#### [STATED TASK]
Begin at the line containing "Write part 2" and stop at the line containing "np.cumsum(np.linalg.norm(np.diff(points, axis=0), axis=1))))"; copy those lines exactly, ends included, and nothing else.

Scripts that build objects
* * * *

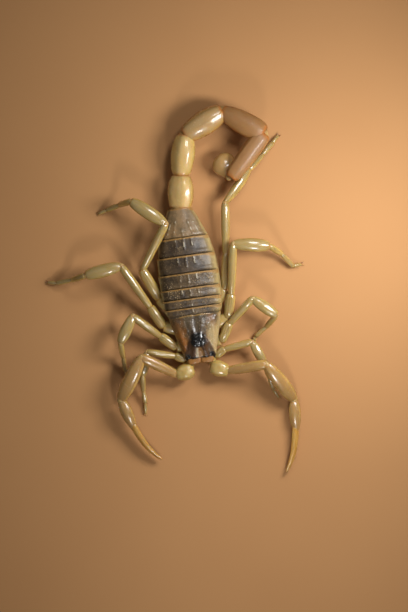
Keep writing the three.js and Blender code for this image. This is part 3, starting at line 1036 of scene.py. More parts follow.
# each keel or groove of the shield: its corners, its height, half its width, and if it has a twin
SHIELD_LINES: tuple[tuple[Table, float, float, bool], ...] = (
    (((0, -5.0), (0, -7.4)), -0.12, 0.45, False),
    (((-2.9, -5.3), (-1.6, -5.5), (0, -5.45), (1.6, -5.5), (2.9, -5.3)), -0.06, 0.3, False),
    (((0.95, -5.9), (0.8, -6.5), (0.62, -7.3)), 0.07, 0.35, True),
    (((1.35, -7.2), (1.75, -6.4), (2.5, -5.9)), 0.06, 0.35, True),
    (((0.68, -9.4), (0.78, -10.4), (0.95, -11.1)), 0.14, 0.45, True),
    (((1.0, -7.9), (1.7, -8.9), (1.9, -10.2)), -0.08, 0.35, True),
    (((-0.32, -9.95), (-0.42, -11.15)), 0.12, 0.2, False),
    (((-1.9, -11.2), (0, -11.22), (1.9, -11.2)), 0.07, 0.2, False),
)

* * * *

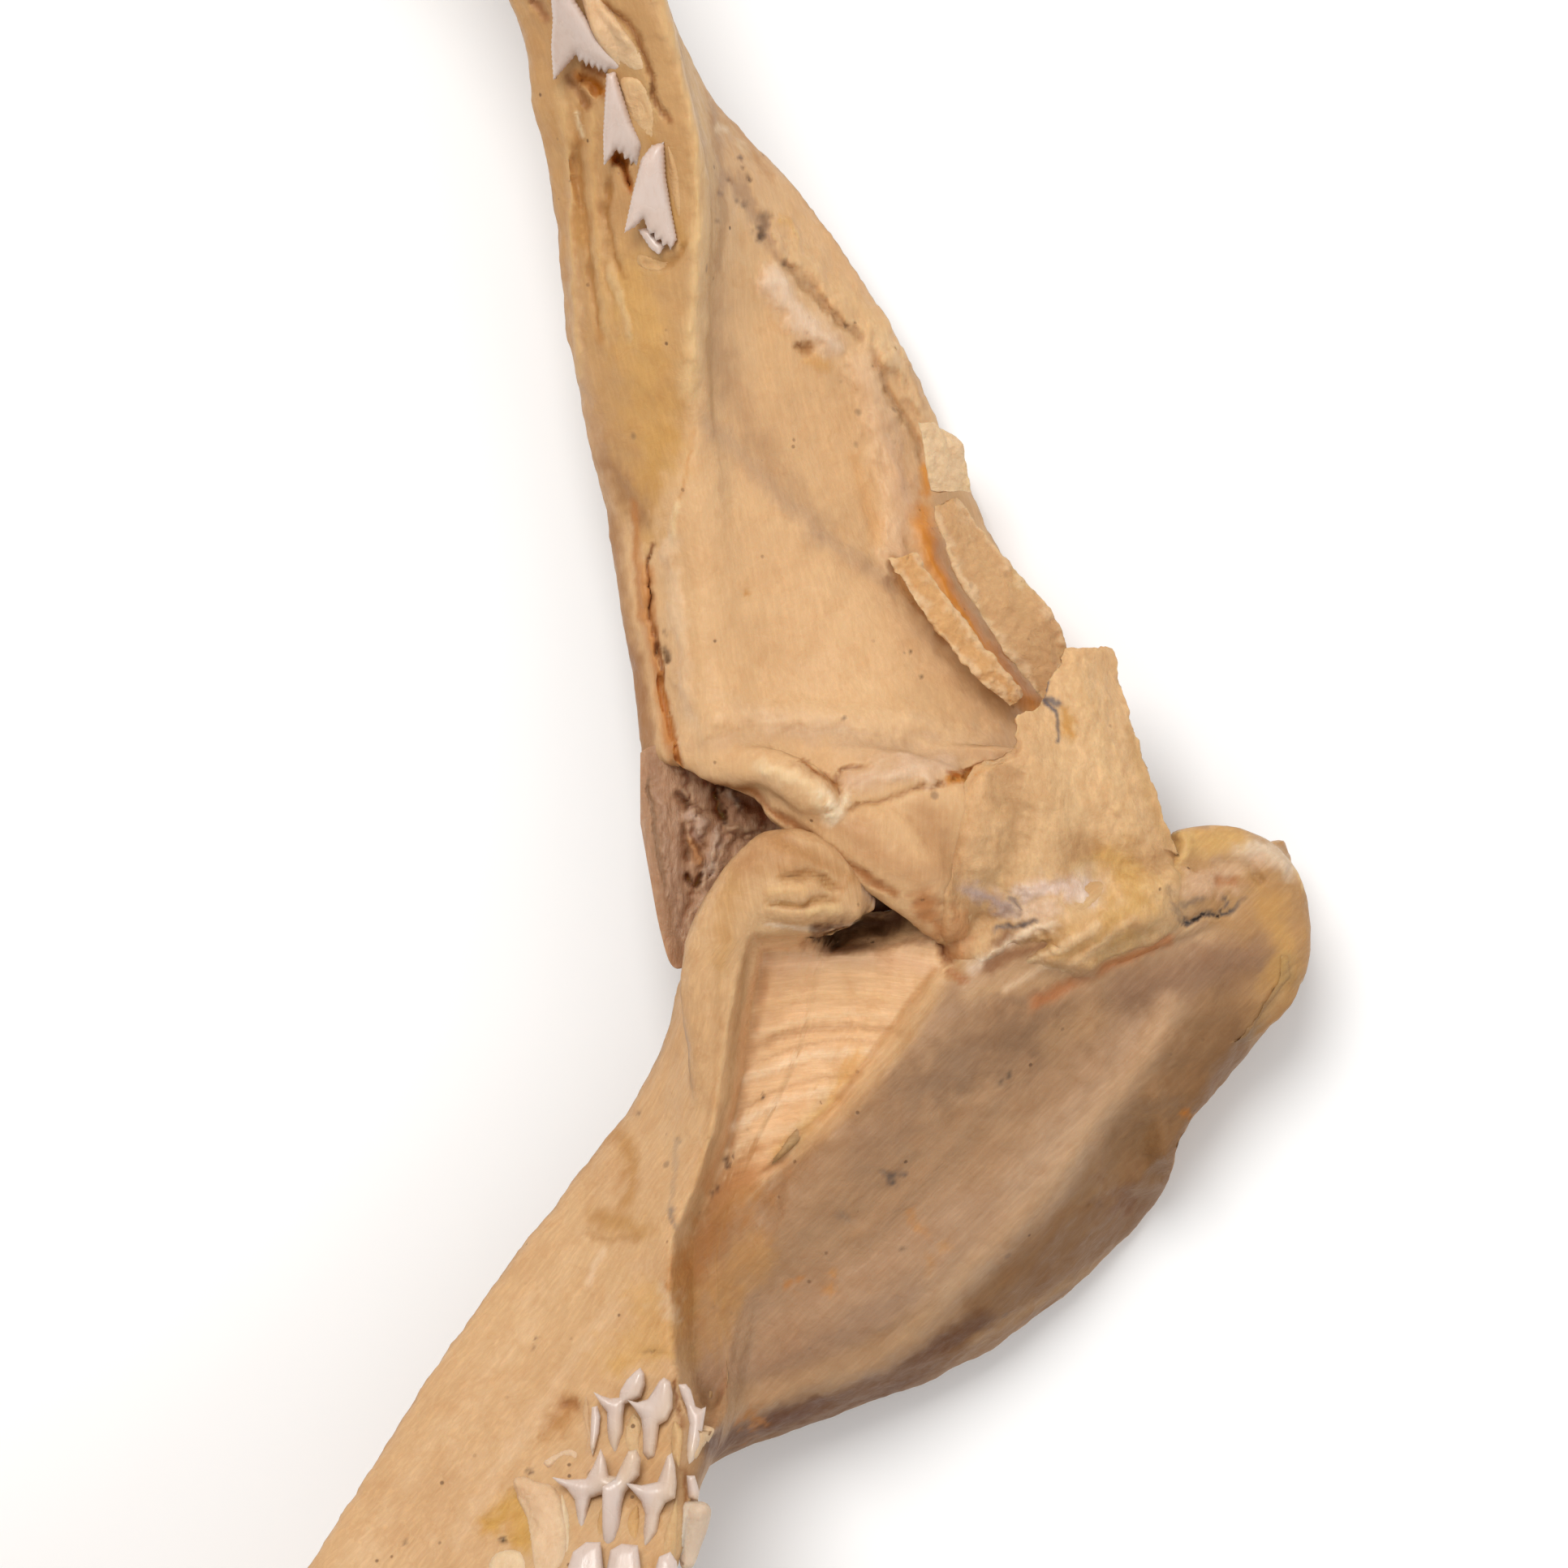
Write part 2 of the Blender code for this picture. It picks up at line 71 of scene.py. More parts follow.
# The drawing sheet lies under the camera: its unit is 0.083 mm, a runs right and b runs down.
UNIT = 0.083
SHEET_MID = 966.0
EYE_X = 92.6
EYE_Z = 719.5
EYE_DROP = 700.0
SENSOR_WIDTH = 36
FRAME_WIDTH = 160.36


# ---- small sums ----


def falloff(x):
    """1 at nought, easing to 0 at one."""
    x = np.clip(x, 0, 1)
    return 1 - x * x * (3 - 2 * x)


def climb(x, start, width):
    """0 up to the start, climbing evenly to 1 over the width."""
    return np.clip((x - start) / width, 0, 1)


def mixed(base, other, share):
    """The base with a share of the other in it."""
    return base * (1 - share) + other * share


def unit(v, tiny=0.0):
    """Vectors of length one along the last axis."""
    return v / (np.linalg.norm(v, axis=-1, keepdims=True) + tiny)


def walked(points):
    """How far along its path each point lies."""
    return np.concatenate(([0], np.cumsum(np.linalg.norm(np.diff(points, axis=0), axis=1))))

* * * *

#### [EXERCISE RESPONSE]
Write part 2 of the Blender code for this picture. It picks up at line 71 of scene.py. More parts follow.
# The drawing sheet lies under the camera: its unit is 0.083 mm, a runs right and b runs down.
UNIT = 0.083
SHEET_MID = 966.0
EYE_X = 92.6
EYE_Z = 719.5
EYE_DROP = 700.0
SENSOR_WIDTH = 36
FRAME_WIDTH = 160.36


# ---- small sums ----


def falloff(x):
    """1 at nought, easing to 0 at one."""
    x = np.clip(x, 0, 1)
    return 1 - x * x * (3 - 2 * x)


def climb(x, start, width):
    """0 up to the start, climbing evenly to 1 over the width."""
    return np.clip((x - start) / width, 0, 1)


def mixed(base, other, share):
    """The base with a share of the other in it."""
    return base * (1 - share) + other * share


def unit(v, tiny=0.0):
    """Vectors of length one along the last axis."""
    return v / (np.linalg.norm(v, axis=-1, keepdims=True) + tiny)


def walked(points):
    """How far along its path each point lies."""
    return np.concatenate(([0], np.cumsum(np.linalg.norm(np.diff(points, axis=0), axis=1))))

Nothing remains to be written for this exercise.